HMC

 View Only
Expand all | Collapse all

Where to find power supply status, hardware sensor data?

  • 1.  Where to find power supply status, hardware sensor data?

    Posted Fri November 12, 2021 09:21 AM
    I've asked this before in other places, but the topic came up again today. Where can I find the current power supply status, line in status, CPU temp, fan speed, and other sensor data common to a high end system?

    The HMC does a great job of notifying when a power leg is lost, calling home, setting alarm led, etc. However there's no way to tell when it's fixed.

    Back in AIX 4 we could use uesensor to get limited information, but that's no longer supported.

    machstat gives very poor information for rc.powerfail, so that's terribly incomplete.

    Where else can we look for this information?

    ------------------------------
    Russell Adams
    ------------------------------


  • 2.  RE: Where to find power supply status, hardware sensor data?

    Posted Wed November 24, 2021 11:27 AM

    Russell
    I don´t know if you check it this before. With HMC API, theorically is possible.
    Regards

    Below is the HMC Knowledge Center documentation that gets updated periodically to reflect the changes in HMC REST Interfaces.

    https://www.ibm.com/support/knowledgecenter/POWER8/p8ehl/concepts/ApiOverview.htm


    Below is the HMC API that provides Power Supplies and Fans related information along with Status of each of these devices.

    https://<hmcip>/rest/api/uom/ManagedSystem/<UUID>?group=None&hwinventory=true

    In order to see these fields (power supply and fans), the following levels are needed on the HMCs and / or managed servers:

    HMC - 8.6 SP2 with PTF MH01716

    Server firmware - 860_103



    ------------------------------
    Humberto Sosa
    ------------------------------



  • 3.  RE: Where to find power supply status, hardware sensor data?

    Posted Thu November 25, 2021 04:14 AM
    Do you have an example? I've looked through the API pages and it doesn't document anything about fans or power.

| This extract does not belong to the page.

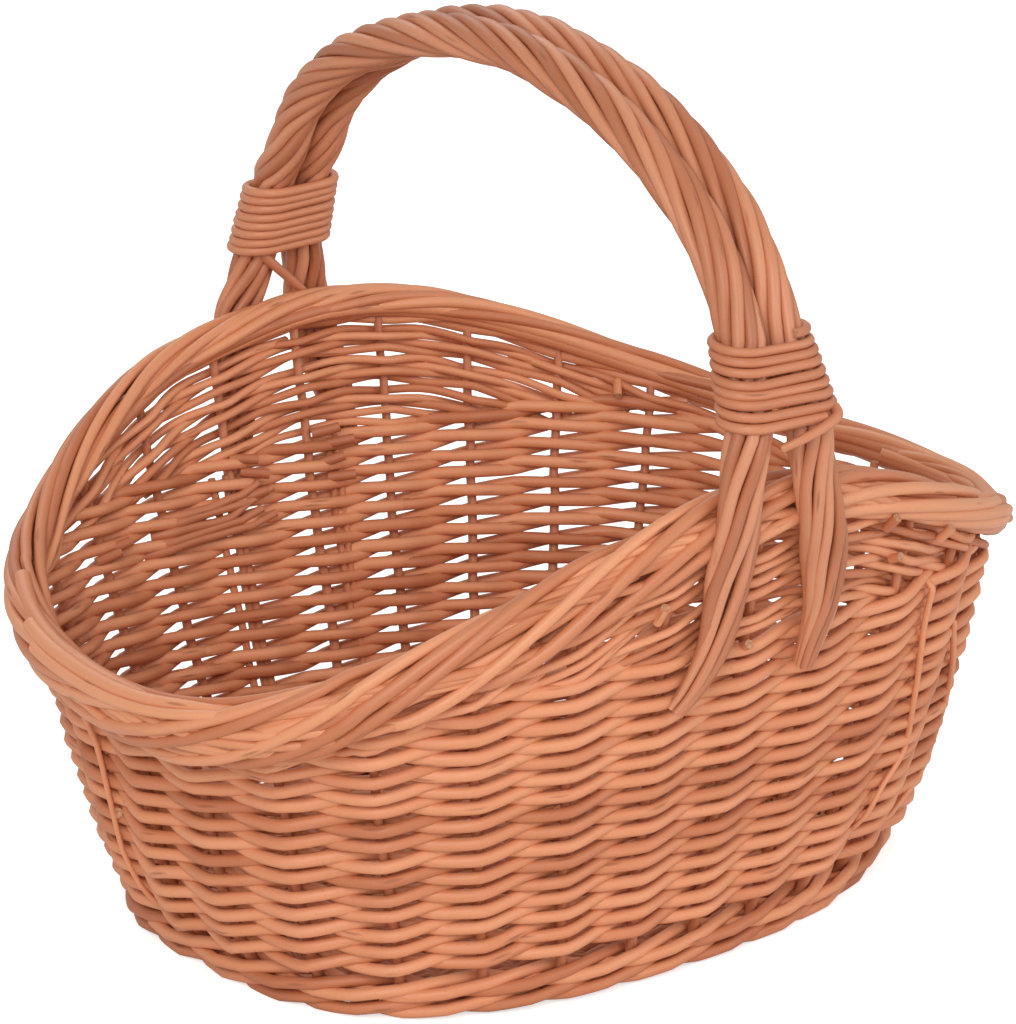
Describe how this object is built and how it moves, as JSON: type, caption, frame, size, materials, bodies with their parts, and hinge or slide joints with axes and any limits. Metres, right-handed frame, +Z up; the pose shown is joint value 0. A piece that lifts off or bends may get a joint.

    I did see a python example for querying some data: https://www.ibm.com/support/pages/power8-watts-temp-ssp-io-serverlpar-stats-hmc-rest-api-version-10


    ------------------------------
    Russell Adams
    ------------------------------



  • 4.  RE: Where to find power supply status, hardware sensor data?

    Posted Fri November 26, 2021 03:54 AM
    Hi Russell,

    I haven't seen metrics for fan speeds in the HMC performance metrics data, but there are metrics for temperatures and power consumption.

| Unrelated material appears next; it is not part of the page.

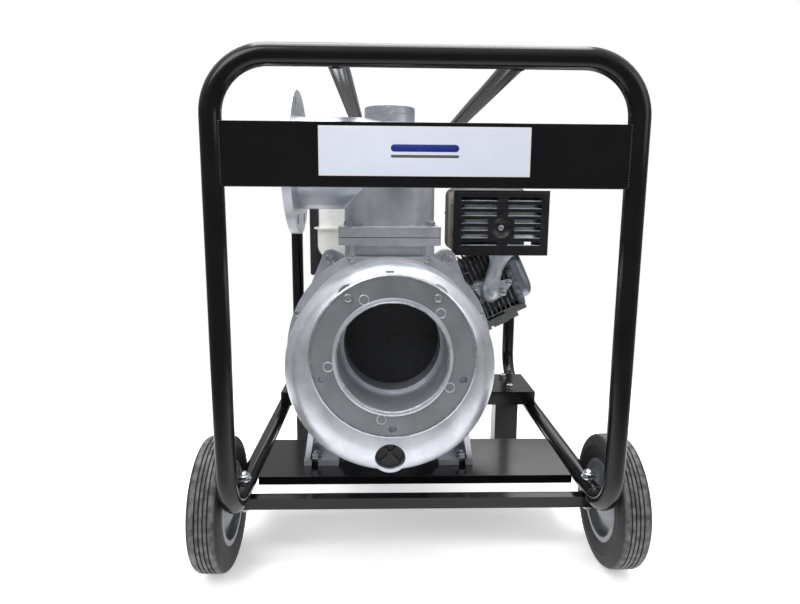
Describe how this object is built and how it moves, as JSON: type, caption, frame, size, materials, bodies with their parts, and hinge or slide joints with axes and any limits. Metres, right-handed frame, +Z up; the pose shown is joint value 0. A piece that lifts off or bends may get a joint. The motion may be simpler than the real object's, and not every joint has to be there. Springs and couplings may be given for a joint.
{
  "type": "engine driven trash pump",
  "caption": "Engine driven trash pump in a two-wheeled tube frame, with a large front suction port and a side discharge flange.",
  "frame": {"origin": "on the ground under the middle of the frame's bounding box", "axes": "+X to the right seen from the suction end, +Y from the suction end to the recoil starter, +Z up"},
  "size_m": [0.664, 0.755, 0.7585],
  "materials": {
    "frame_enamel": "gloss black enamel over steel tube and sheet",
    "label": "plain printed panel",
    "zinc": "bright zinc plated fasteners",
    "rubber": "moulded rubber",
    "tyre": "ribbed solid tyre",
    "rim_steel": "silver painted pressed steel",
    "cast_aluminium": "die cast aluminium, shot finish",
    "cast_iron": "cast iron",
    "steel": "machined steel",
    "gasket": "gasket sheet",
    "bronze": "sintered bronze",
    "black_head": "black painted casting",
    "guard_black": "satin black sheet steel",
    "exhaust_steel": "heat resisting silver coating",
    "tank_cream": "cream white enamel",
    "black_plastic": "moulded black plastic"
  },
  "bodies": {
    "root": {"front_hoop": "frame_enamel", "rear_hoop": "frame_enamel", "base_rail_left": "frame_enamel", "base_rail_right": "frame_enamel", "top_rail_left": "frame_enamel", "top_rail_right": "frame_enamel", "front_beam": "frame_enamel", "label_plate": "label", "axle_beam": "frame_enamel", "pump_base_plate": "frame_enamel", "engine_base_plate": "frame_enamel", "rear_legs": "frame_enamel", "leg_pads": "rubber", "frame_bolts": "zinc", "wheel_retainers": "zinc", "suction_cover": "cast_aluminium", "flap_hinge_pin": "steel", "pump_casing": "cast_aluminium", "volute": "cast_iron", "pump_gaskets": "gasket", "discharge_elbow": "cast_aluminium", "mechanical_seal": "steel", "rear_bracket": "cast_aluminium", "pump_bolts": "zinc", "foot_bolts": "zinc", "crankcase": "cast_aluminium", "cylinder_head": "black_head", "valve_cover": "exhaust_steel", "spark_plug": "steel", "muffler_guard": "guard_black", "muffler": "exhaust_steel", "exhaust_pipe": "exhaust_steel", "fan_cover": "guard_black", "recoil_cover": "guard_black", "fuel_tank": "tank_cream", "air_cleaner": "black_plastic", "carburetor": "cast_aluminium", "switch_box": "black_plastic"},
    "wheel_left": {"wheel_left_tyre": "tyre", "wheel_left_rim": "rim_steel", "wheel_left_bush": "bronze"},
    "wheel_right": {"wheel_right_tyre": "tyre", "wheel_right_rim": "rim_steel", "wheel_right_bush": "bronze"},
    "rotor": {"crankshaft": "steel", "impeller": "cast_iron", "flywheel": "cast_iron"},
    "piston_and_rod": {"piston": "cast_aluminium", "connecting_rod": "steel"},
    "check_flap": {"check_valve_flap": "rubber"},
    "starter_handle": {"starter_handle": "black_plastic"},
    "starter_spool": {"starter_spool": "black_plastic"},
    "choke_lever": {"choke_lever": "black_plastic"},
    "fuel_tap": {"fuel_tap": "black_plastic"},
    "throttle_lever": {"throttle_lever": "black_plastic"},
    "key_switch": {"key_switch": "black_plastic"},
    "fuel_cap": {"fuel_cap": "black_plastic"},
    "priming_plug": {"priming_plug": "cast_aluminium"},
    "drain_plug": {"drain_plug": "black_plastic"},
    "oil_plug": {"oil_plug": "black_plastic"}
  },
  "joints": [
    {"name": "wheel_left_roll", "type": "hinge", "parent": "root", "child": "wheel_left", "pos_m": [-0.309, -0.2667, 0.1023], "axis": [1, 0, 0], "continuous": true},
    {"name": "wheel_right_roll", "type": "hinge", "parent": "root", "child": "wheel_right", "pos_m": [0.309, -0.2667, 0.1023], "axis": [1, 0, 0], "continuous": true},
    {"name": "rotor_turn", "type": "hinge", "parent": "root", "child": "rotor", "pos_m": [-0.0445, 0, 0.3], "axis": [0, 1, 0], "continuous": true},
    {"name": "piston_stroke", "type": "slide", "parent": "root", "child": "piston_and_rod", "axis": [0.9063, 0, 0.4226], "range_m": [-0.064, 0]},
    {"name": "flap_swing", "type": "hinge", "parent": "root", "child": "check_flap", "pos_m": [-0.0415, -0.247, 0.45], "axis": [1, 0, 0], "range_deg": [0, 35]},
    {"name": "handle_pull", "type": "slide", "parent": "root", "child": "starter_handle", "axis": [0.7071, 0, 0.7071], "range_m": [0, 0.5], "stiffness_N_per_m": 10, "springref_m": -0.5},
    {"name": "spool_turn", "type": "hinge", "parent": "root", "child": "starter_spool", "pos_m": [-0.0445, 0.313, 0.3], "axis": [0, 1, 0], "range_deg": [0, 575]},
    {"name": "choke_turn", "type": "hinge", "parent": "root", "child": "choke_lever", "pos_m": [0.1435, 0.236, 0.441], "axis": [0, 1, 0], "range_deg": [0, 60]},
    {"name": "fuel_tap_turn", "type": "hinge", "parent": "root", "child": "fuel_tap", "pos_m": [0.1675, 0.236, 0.418], "axis": [0, 1, 0], "range_deg": [-90, 0]},
    {"name": "throttle_turn", "type": "hinge", "parent": "root", "child": "throttle_lever", "pos_m": [0.0405, 0.285, 0.373], "axis": [0, 1, 0], "range_deg": [0, 35]},
    {"name": "key_turn", "type": "hinge", "parent": "root", "child": "key_switch", "pos_m": [-0.2055, 0.285, 0.52], "axis": [0, 1, 0], "range_deg": [0, 60]},
    {"name": "fuel_cap_lift", "type": "slide", "parent": "root", "child": "fuel_cap", "axis": [0, 0, 1], "range_m": [0, 0.06]},
    {"name": "priming_plug_lift", "type": "slide", "parent": "root", "child": "priming_plug", "axis": [0, 0, 1], "range_m": [0, 0.04]},
    {"name": "drain_plug_pull", "type": "slide", "parent": "root", "child": "drain_plug", "axis": [0, -1, 0], "range_m": [0, 0.06]},
    {"name": "oil_plug_pull", "type": "slide", "parent": "root", "child": "oil_plug", "axis": [1, 0, 0], "range_m": [0, 0.06]}
  ],
  "couplings": [
    {"joint": "spool_turn", "follows": "handle_pull", "rad_per_m": 20}
  ]
}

    You can see an example of the output here:
    https://bitbucket.org/mnellemann/hmci/src/master/src/test/resources/pcm-data-energy.json


    Best regards,

    ------------------------------
    Mark Nellemann
    ------------------------------



  • 5.  RE: Where to find power supply status, hardware sensor data?

    Posted Fri November 26, 2021 04:28 AM
    On Fri, Nov 26, 2021 at 08:54:10AM +0000, Mark Nellemann via IBM Community wrote:
    > I haven't seen metrics for fan speeds in the HMC performance metrics
    > data, but there are metrics for temperatures and power consumption.
    >
    > You can see an example of the output here:
    > https://bitbucket.org/mnellemann/hmci/src/master/src/test/resources/pcm-data-energy.json

    This is a great example of temperature. I think temp and power
    consumption are addressed, but not power health.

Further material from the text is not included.